Visiting Hours

He looks like him.

That was the first thing I thought of when I looked at my son.  He had Joe’s coloring, his hair color.  His eyes were dark, dark blue, which everyone told me meant his eyes would turn brown within the first year of life.  Everything about him, including his sex, was more Joe than me.  The only thing I felt I could definitively say was that he had my nose.  Joe’s nose was a long, pointed, ski slope of a nose; even before we’d broken up I’d joked with him that I hoped the baby got my nose.  The tiny, rounded snub on my son’s face was the only thing that I found of my own DNA in him.

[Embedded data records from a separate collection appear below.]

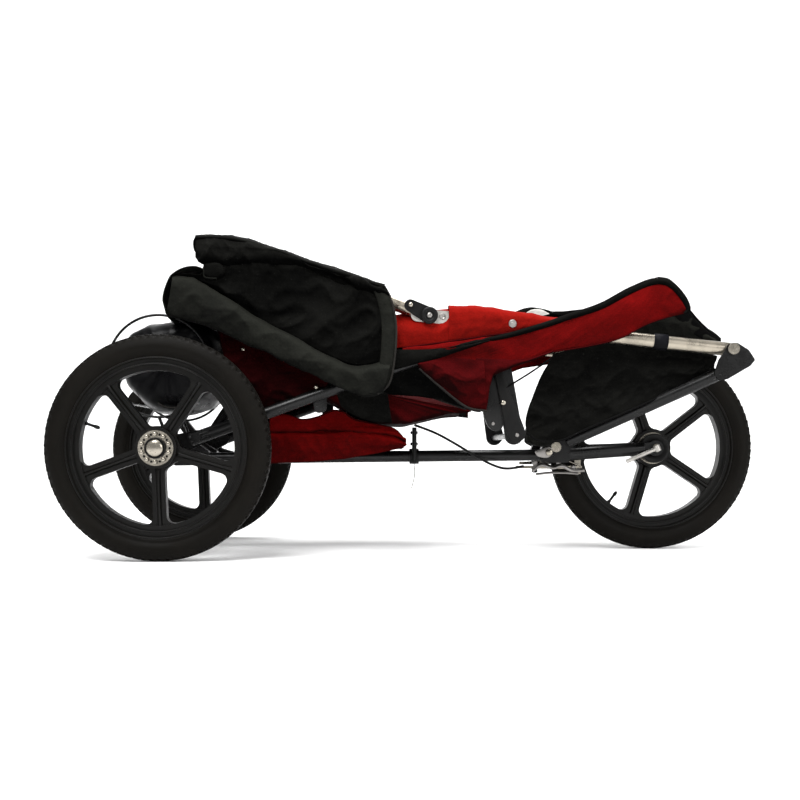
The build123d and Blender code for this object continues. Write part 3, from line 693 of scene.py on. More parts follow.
def wings(side, word):
    """Red side of the seat on one main tube: sleeve, strip below its seam, drop and fill. The sleeve
    wears the lit copy of the red as painted light; the drop and fill wear the shaded copy as painted
    shade.
    """
    seam = on_side(side, PANEL_Y + 0.5 * MM, (*SEAM, *SEAM_TOP[1:-1], (0.4835, 0.4555)))
    low = on_side(side, PANEL_Y - 3 * MM, STRIP_LOW)
    middle = [(a + b) / 2 for a, b in zip(
        [spline_at(seam, i / 12) for i in range(13)], [spline_at(low, i / 12) for i in range(13)]
    )]
    for i, point in enumerate(middle):
        point.y += side * (2.5 + 2.0 * math.sin(i * 1.1)) * MM
    patch(
        f"wing_strip_{word}", (low, middle, seam), 150, 16, RED, "main_frame",
        crease=CREASES, thick=1.8 * MM, levels=1,
    )
    sleeve_top = [
        (0.05, 0.4545), (0.1, 0.4525), (0.165, 0.4446), (0.215, 0.437),
        (0.253, 0.4325), (0.285, 0.4335), (0.312, 0.447),
    ]
    sleeve_low = [(x, z) for x, z in SEAM if 0.045 < x < 0.33]
    outer = on_side(side, PANEL_Y - 3.5 * MM, sleeve_top)
    bottom = on_side(side, PANEL_Y - 1 * MM, sleeve_low)
    belly = []
    for i in range(9):
        point = (spline_at(outer, i / 8) + spline_at(bottom, i / 8)) / 2
        point.y = side * (PANEL_Y + 0.8 * MM)
        belly.append(point)
    over = [Vector((p.x, side * (TUBE_Y - 2 * MM), p.z + 2.5 * MM)) for p in outer]
    inner = [Vector((p.x, side * (TUBE_Y - TUBE_R - 3 * MM), tube_z(p.x) - 2 * MM)) for p in outer]
    # The sleeve is cut from the lit copy of the red: painted light on top of the tube.
    patch(
        f"tube_sleeve_{word}", (bottom, belly, outer, over, inner), 110, 30, RED_LIT, "main_frame",
        crease=((0.05, 2.2, 2.2), (0.018, 0.7, 6.1)), thick=1.6 * MM, levels=1,
    )
    front_top = on_side(side, PANEL_Y - 3 * MM, (
        (-0.068, 0.417), (-0.015, 0.419), (0.005, 0.4185), (0.024, 0.4195), (0.042, 0.423),
        (0.054, 0.435),
    ))
    front_low = on_side(
        side, PANEL_Y - 1 * MM, ((-0.068, 0.379), (-0.03, 0.382), (0.01, 0.387), (0.054, 0.3935)),
    )
    front_rear = on_side(side, HINGE_INNER, (
        (-0.068, 0.44), (-0.015, 0.449), (0.005, 0.4515), (0.024, 0.453), (0.042, 0.4545), (0.054, 0.455),
    ))
    patch(
        f"sleeve_end_{word}", (front_low, front_top, front_rear), 50, 30, RED_LIT, "main_frame",
        crease=((0.03, 0.9, 4.2), (0.012, 0.3, 1.1)), thick=1.6 * MM, levels=1,
    )
    drop_top = on_side(
        side, PANEL_Y - 2 * MM, ((-0.0126, 0.3665), (0.0165, 0.367), (0.062, 0.365), (0.115, 0.358)),
    )
    drop_low = on_side(
        side, PANEL_Y - 3 * MM, ((-0.0026, 0.345), (0.035, 0.312), (0.082, 0.276), (0.12, 0.268)),
    )
    # Drop and fill below are cut from the shaded copy of the red: painted shade.
    patch(
        f"seat_drop_{word}", (drop_low, drop_top), 60, 36, RED_SHADED, "main_frame",
        crown=bulge(side * 6 * MM),
        crease=((0.06, 4.5, 1.3), (0.025, 1.8, 7.7), (0.008, 0.2, 3.3)),
        thick=1.8 * MM, levels=1,
    )
    fill_top = on_side(
        side, PANEL_Y - 2 * MM, ((0.1, 0.364), (0.14, 0.362), (0.19, 0.362), (0.24, 0.3775)),
    )
    fill_low = on_side(side, PANEL_Y - 4 * MM, (
        (0.104, 0.268), (0.119, 0.272), (0.123, 0.322), (0.152, 0.341), (0.198, 0.358), (0.24, 0.3745),
    ))
    patch(
        f"seat_fill_{word}", (fill_low, fill_top), 70, 24, RED_SHADED, "main_frame",
        crown=bulge(side * 4 * MM),
        crease=((0.04, 1.8, 9.3), (0.018, 0.7, 2.7)), thick=1.8 * MM, levels=1,
    )
    tube(
        f"wing_piping_{word}", on_side(side, PANEL_Y + 2.6 * MM, SEAM), 1.5 * MM,
        RED_SHADED, "main_frame", 10, 10,
    )
    tube(
        f"wing_binding_{word}", on_side(side, PANEL_Y + 1.2 * MM, SEAM_TOP), 3.6 * MM,
        PIPING, "main_frame", 12, 10, flat=0.75,
    )
    tube(
        f"wing_tip_stitch_{word}",
        on_side(side, PANEL_Y + 3.2 * MM, ((0.4535, 0.4985), (0.464, 0.486), (0.478, 0.4665))),
        0.5 * MM, PIPING, "main_frame", 6, 8,
    )
    tube(
        f"drop_piping_{word}", [p + Vector((0, side * 2.4 * MM, -1 * MM)) for p in drop_low], 2.1 * MM,
        GREY_PIPING, "main_frame", 10, 10,
    )
    tube(
        f"strip_edge_{word}", [p + Vector((0, side * 1.2 * MM, 0)) for p in low[5:]], 1.3 * MM,
        RED_SHADED, "main_frame", 8, 8,
    )
    rivet = Vector((0.1654, side * (PANEL_Y + 3.5 * MM), 0.4246))
    turned(
        f"sleeve_snap_{word}", rivet, (0, side, 0),
        mm((-1, 7.4), (1.2, 7.2), (2.0, 5.2), (1.5, 3.4), (2.4, 2.2), (2.6, 0.5)),
        LEVER, "main_frame", 32,
    )
    for i, offset in enumerate((4.5 * MM, 7.5 * MM)):
        line = [
            Vector((p.x, side * (PANEL_Y + 0.6 * MM), p.z - offset)) for p in on_side(side, 0, SEAM)
        ]
        stitches(f"wing_stitch_{i}_{word}", line[1:], side, "main_frame", RED_SHADED)


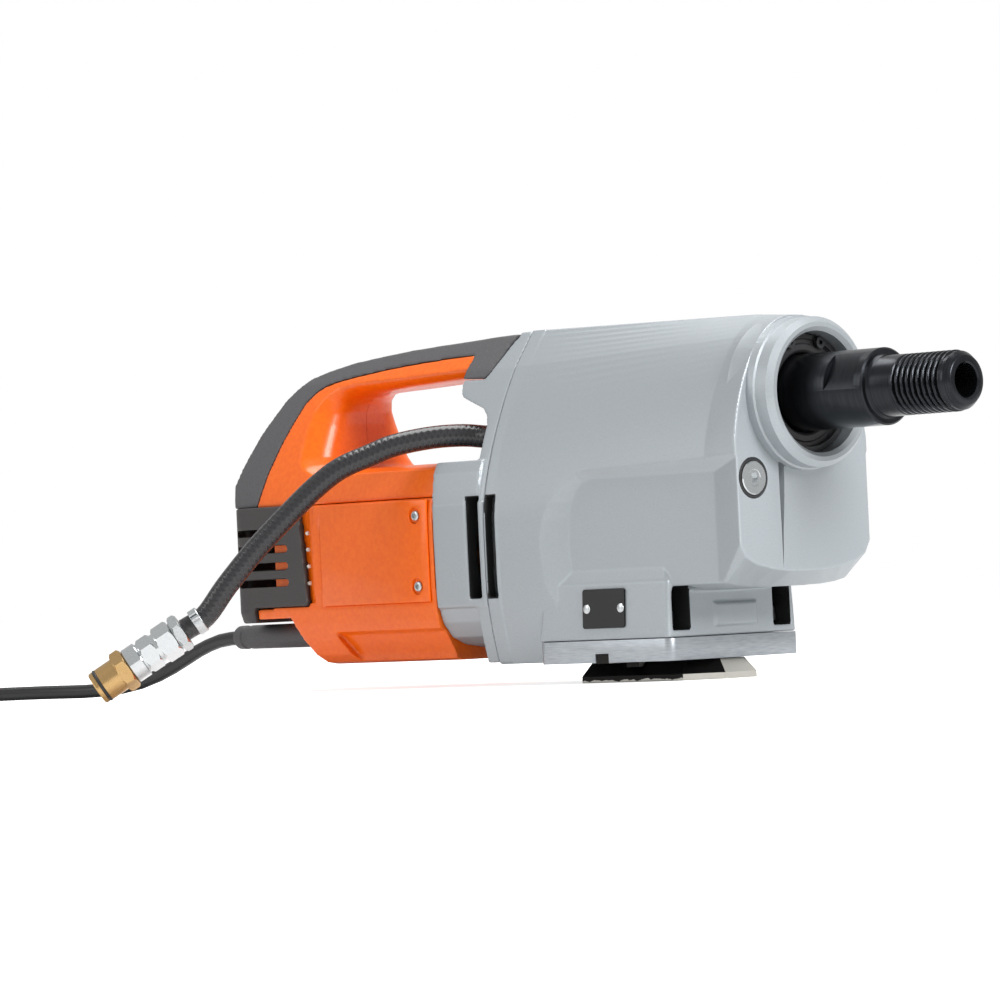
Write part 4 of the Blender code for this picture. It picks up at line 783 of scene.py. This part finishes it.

One by one, all of my friends came to visit us in the hospital.  My friend Karen, who’d been there with me since the beginning.  My college dorm roommate Lori came.  Dean, who’d helped organize the baby shower for my friends, came.  My sister’s friend B, pregnant with a baby of her own and married now, came.  Ana, another of my sister’s friends, also married, came.  Randy, another of Joe’s good friends and part of our group in high school, came.  Mike, another friend of Joe’s who lived near me in our townhome development, came.  My friends Dawn and Lauri couldn’t make it; Dawn was away at school at Michigan State, and Lauri was in the Air Force in basic training.  My mother, my father, my sister, they all came and snapped photos.  My mother’s friend Marilyn, who we always spent holidays with, came.  My room was a constant hub of activity during visiting hours.

Everyone came, but one.

Joe never came.  I asked his friends if he knew that Zachary was here, that the birth had happened.  They told me that they’d told him, but that he wasn’t coming.  I thought, well, maybe it would be intimidating to be around all of my family and friends, most of whom were taking a very dark view of the fact that Joe hadn’t come around during the rest of my pregnancy. Maybe he’d call, I thought, and made sure all of Joe’s friends had the number to my hospital room.

But it didn’t matter.  He didn’t come, and he didn’t call. After all this time, all of how I thought it would go, all of the dreams I’d had where all of the anger, and fear, and cross words and stupid decisions would just melt away once the news of the baby came.  That after everything, our love would rise up in his head and remind him who we both really were, and what we’d meant to each other, and that the proof of that was right here, right now, in the perfectly healthy, robust baby boy that everyone oohed and ahhed over.

I held my baby boy close.  “We’re a team, you and I,” I told him.  “We’ll get through this, together.”

He nuzzled softly into my chest and breathed in and out.  If I said it, I’d believe it.